Task: All lines from the line containing "Vector(map(max, high, point))" up to and including the last line of the listing below should be echoed exactly; no other lines belong in the response.

Data section:
☆ ☆ ☆ ☆ ☆ ☆ ☆
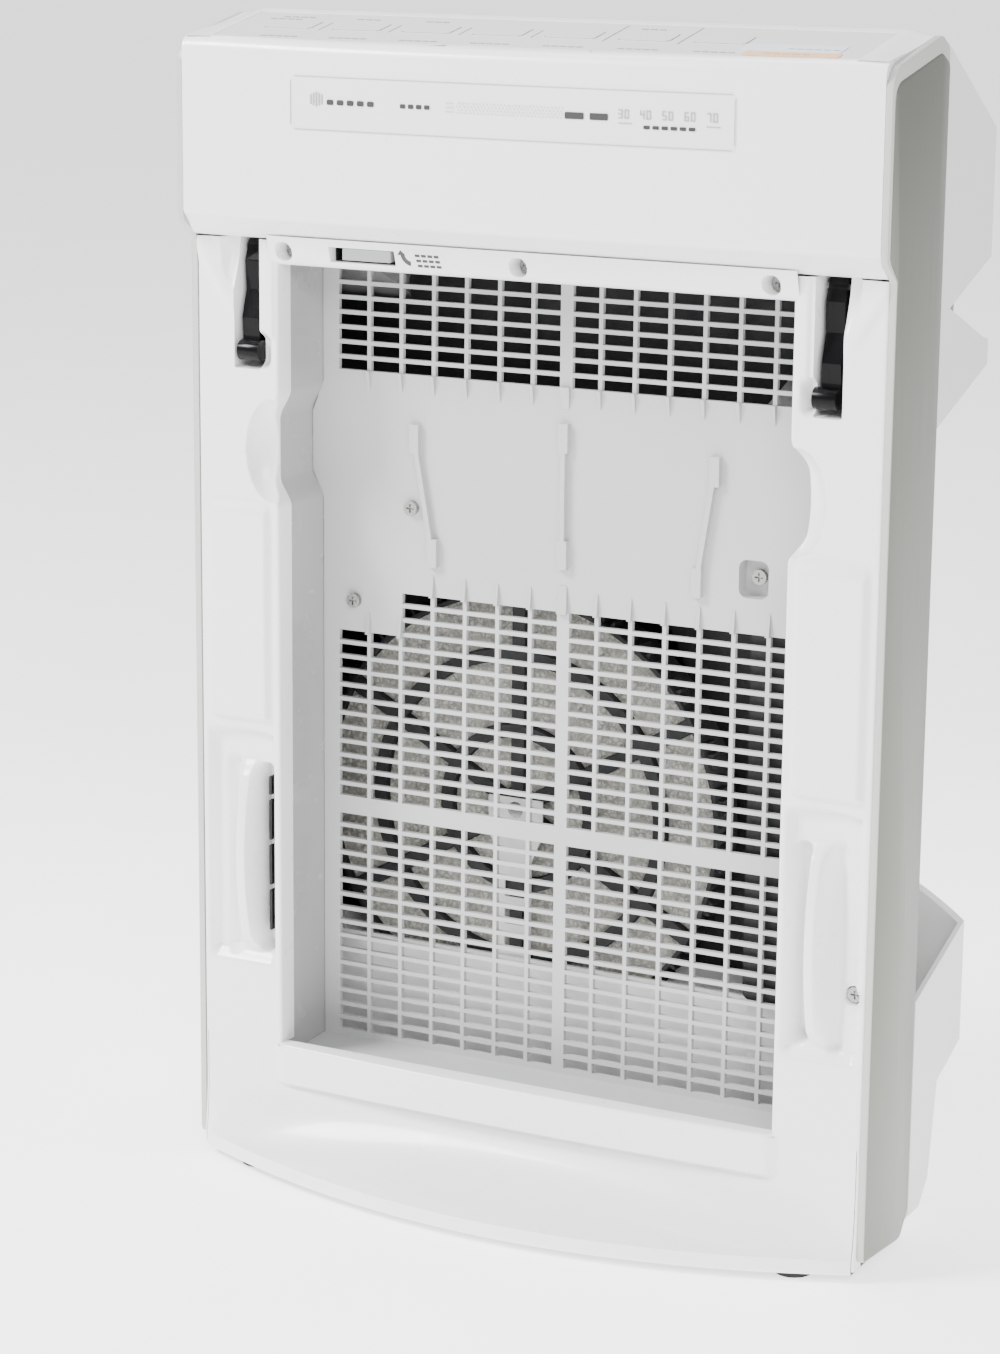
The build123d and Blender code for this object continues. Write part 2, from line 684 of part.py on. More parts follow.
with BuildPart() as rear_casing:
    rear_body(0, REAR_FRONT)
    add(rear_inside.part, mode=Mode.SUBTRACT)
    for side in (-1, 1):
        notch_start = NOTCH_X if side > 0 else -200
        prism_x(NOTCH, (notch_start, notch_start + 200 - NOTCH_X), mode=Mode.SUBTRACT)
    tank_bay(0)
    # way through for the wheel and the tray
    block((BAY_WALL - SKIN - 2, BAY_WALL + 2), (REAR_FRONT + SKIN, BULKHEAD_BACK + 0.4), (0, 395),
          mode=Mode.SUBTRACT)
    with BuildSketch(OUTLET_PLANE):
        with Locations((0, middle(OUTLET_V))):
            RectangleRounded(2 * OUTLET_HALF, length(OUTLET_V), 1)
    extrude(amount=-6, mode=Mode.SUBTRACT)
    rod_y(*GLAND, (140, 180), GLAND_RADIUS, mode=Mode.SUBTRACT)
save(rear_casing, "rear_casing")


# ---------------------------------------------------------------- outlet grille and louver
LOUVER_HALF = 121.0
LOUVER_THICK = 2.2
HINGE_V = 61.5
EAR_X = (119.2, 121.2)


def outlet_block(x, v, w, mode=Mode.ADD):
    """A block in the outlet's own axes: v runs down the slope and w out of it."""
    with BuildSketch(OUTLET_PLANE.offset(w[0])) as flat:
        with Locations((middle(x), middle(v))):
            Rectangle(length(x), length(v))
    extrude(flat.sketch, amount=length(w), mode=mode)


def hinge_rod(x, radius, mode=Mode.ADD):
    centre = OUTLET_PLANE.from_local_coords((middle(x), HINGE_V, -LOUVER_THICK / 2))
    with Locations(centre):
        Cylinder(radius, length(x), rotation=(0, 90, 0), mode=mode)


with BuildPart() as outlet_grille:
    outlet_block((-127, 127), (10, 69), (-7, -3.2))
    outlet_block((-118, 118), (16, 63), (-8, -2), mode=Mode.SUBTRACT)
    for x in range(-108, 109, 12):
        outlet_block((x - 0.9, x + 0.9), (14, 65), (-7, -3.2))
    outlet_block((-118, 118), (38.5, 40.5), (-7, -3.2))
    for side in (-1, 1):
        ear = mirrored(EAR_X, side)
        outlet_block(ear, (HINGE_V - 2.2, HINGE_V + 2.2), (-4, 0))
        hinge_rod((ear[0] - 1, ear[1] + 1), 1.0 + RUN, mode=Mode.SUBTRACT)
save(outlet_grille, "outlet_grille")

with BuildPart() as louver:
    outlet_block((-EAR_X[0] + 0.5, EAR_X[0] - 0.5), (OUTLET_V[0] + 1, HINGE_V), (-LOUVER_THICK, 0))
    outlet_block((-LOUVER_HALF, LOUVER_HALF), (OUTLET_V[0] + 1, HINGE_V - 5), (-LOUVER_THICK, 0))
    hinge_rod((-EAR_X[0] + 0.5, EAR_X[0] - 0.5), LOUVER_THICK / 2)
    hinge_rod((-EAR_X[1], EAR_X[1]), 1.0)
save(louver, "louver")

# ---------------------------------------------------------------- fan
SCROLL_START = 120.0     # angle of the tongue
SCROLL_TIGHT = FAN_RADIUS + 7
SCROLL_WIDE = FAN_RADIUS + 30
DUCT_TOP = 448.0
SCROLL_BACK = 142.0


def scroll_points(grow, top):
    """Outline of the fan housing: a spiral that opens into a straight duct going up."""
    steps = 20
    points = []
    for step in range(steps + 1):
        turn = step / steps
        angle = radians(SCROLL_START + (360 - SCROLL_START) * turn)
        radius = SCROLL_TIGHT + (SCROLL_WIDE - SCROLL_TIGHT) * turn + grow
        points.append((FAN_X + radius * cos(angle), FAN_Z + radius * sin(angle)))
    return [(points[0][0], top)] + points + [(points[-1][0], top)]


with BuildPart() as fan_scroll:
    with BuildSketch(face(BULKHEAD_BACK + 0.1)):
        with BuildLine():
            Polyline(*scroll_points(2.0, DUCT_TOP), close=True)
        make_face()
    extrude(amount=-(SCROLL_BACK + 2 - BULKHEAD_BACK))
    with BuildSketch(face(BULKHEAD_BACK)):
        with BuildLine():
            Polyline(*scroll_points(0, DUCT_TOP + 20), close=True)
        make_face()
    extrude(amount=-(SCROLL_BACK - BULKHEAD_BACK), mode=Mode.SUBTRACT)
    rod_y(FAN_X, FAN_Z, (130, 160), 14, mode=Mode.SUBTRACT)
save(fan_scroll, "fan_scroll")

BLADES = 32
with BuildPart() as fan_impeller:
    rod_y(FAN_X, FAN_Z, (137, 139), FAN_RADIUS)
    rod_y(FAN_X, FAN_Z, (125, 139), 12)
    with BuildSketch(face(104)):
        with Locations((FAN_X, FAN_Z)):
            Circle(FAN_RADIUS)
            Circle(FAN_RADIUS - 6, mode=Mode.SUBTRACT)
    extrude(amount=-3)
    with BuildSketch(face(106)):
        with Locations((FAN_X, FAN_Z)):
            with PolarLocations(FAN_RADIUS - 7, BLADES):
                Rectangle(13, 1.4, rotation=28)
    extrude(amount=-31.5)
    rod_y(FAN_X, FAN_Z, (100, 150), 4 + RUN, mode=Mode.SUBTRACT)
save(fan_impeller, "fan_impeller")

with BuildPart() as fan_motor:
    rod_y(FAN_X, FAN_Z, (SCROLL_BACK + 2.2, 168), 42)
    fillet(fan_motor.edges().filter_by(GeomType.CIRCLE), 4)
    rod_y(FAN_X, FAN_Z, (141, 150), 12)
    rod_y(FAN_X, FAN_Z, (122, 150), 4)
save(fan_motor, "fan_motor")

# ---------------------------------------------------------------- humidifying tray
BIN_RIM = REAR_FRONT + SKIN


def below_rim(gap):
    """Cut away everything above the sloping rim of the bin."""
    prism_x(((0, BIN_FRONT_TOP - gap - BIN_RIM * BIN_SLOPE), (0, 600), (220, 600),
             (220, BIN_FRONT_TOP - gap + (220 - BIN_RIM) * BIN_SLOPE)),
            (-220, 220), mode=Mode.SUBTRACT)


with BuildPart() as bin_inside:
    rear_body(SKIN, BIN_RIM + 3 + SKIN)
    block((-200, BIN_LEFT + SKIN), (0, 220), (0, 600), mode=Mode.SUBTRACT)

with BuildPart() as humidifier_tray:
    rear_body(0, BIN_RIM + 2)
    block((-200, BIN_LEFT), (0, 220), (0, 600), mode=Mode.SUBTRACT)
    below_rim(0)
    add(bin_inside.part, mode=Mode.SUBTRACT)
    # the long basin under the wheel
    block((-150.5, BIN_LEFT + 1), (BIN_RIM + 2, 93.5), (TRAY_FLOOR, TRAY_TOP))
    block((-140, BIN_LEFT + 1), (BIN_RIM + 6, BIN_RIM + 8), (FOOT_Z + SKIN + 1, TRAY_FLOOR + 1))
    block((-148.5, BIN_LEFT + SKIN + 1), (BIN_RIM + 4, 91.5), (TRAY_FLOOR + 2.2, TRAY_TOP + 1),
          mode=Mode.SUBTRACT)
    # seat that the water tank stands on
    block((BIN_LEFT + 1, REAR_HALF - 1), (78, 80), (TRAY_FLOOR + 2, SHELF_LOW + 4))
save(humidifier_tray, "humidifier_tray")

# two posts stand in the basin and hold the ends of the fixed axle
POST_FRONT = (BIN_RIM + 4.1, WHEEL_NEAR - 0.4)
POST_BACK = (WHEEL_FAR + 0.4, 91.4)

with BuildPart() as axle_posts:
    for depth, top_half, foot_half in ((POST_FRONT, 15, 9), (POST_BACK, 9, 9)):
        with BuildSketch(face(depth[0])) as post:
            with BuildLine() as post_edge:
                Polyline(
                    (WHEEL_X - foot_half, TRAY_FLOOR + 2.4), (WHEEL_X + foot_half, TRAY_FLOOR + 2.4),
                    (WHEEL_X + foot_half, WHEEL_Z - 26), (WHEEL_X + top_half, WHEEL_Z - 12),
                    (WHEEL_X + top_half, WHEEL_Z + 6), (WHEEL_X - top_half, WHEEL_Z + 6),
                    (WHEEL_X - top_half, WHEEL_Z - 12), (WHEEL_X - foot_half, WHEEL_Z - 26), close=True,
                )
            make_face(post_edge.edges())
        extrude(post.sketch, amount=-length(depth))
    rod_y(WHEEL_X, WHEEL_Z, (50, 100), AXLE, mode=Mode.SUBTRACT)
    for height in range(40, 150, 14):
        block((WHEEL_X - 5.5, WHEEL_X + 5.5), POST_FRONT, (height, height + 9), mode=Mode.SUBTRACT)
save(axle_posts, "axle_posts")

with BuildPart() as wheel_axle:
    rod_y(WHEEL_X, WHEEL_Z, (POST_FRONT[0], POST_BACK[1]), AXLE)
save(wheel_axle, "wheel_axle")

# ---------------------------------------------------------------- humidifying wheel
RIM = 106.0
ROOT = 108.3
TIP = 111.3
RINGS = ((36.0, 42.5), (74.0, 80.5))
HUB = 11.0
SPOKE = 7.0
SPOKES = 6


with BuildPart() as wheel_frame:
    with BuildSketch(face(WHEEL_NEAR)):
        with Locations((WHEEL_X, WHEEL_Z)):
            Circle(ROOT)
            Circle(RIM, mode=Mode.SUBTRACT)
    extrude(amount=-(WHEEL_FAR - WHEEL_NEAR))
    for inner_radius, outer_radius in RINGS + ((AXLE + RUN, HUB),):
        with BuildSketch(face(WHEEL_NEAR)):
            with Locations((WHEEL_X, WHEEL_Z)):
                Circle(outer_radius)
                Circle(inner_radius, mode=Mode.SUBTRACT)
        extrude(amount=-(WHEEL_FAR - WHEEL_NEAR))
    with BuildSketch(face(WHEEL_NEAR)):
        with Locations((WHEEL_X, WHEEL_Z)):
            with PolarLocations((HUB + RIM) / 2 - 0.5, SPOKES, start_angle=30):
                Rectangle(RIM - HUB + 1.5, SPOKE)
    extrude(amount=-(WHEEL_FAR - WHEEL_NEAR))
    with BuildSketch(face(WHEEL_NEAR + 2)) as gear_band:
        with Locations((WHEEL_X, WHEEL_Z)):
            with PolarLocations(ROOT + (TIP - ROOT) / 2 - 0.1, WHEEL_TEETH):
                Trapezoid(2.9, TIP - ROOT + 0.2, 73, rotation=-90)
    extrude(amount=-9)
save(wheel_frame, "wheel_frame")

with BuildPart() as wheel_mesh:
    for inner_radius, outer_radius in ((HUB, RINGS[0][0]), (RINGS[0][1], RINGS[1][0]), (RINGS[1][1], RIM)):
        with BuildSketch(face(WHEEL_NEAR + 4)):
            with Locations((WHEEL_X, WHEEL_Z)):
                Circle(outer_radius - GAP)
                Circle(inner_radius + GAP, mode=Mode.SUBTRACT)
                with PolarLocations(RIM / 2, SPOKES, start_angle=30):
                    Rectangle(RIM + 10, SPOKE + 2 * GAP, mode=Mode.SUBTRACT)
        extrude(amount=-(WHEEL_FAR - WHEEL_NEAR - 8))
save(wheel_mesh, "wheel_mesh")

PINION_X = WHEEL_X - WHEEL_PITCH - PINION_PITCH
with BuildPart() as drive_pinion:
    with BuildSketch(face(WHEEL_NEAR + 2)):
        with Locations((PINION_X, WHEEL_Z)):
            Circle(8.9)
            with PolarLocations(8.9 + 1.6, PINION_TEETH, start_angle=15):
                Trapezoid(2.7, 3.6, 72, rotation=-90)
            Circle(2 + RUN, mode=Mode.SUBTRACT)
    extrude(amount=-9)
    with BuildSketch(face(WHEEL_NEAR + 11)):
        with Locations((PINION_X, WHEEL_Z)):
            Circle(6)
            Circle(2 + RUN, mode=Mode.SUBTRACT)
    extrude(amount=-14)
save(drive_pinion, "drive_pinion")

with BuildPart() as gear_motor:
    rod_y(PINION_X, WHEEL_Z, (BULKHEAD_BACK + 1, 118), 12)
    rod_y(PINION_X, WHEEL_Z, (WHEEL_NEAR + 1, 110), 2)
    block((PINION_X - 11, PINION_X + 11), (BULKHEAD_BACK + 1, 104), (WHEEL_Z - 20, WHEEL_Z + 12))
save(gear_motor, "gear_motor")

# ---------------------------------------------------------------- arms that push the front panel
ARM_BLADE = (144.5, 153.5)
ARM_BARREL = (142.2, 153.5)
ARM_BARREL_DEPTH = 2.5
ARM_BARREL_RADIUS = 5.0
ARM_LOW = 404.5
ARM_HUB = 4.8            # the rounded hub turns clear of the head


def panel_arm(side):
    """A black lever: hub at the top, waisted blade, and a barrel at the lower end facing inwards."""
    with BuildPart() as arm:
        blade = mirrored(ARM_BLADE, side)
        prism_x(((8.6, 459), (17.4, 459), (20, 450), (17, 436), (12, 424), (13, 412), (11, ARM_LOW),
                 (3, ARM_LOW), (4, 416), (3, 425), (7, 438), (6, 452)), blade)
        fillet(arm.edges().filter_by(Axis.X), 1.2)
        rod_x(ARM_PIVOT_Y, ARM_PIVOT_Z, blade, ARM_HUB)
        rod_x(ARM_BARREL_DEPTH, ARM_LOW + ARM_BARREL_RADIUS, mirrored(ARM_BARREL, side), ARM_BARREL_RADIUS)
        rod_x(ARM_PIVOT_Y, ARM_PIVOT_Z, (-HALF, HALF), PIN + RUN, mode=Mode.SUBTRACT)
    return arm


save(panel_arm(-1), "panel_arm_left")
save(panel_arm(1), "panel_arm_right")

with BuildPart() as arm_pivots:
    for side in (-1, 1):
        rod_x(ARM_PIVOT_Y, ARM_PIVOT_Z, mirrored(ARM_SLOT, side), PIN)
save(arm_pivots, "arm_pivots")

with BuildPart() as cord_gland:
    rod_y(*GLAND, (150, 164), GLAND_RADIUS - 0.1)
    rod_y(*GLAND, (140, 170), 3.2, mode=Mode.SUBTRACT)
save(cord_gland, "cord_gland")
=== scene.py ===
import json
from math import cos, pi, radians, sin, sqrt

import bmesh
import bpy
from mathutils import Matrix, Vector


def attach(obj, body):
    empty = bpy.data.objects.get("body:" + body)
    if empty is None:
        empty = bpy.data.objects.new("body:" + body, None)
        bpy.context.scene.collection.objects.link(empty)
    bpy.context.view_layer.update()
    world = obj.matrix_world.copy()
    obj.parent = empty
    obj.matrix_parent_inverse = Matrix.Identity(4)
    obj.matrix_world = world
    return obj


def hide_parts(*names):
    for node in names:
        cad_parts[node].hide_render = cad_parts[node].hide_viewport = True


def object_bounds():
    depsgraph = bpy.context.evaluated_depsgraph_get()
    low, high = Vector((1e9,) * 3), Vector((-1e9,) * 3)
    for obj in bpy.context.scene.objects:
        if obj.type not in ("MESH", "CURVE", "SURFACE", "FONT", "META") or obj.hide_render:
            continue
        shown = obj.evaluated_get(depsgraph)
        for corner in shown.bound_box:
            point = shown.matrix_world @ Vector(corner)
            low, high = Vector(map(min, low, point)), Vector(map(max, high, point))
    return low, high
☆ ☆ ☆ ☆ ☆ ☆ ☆
Completed task:
            low, high = Vector(map(min, low, point)), Vector(map(max, high, point))
    return low, high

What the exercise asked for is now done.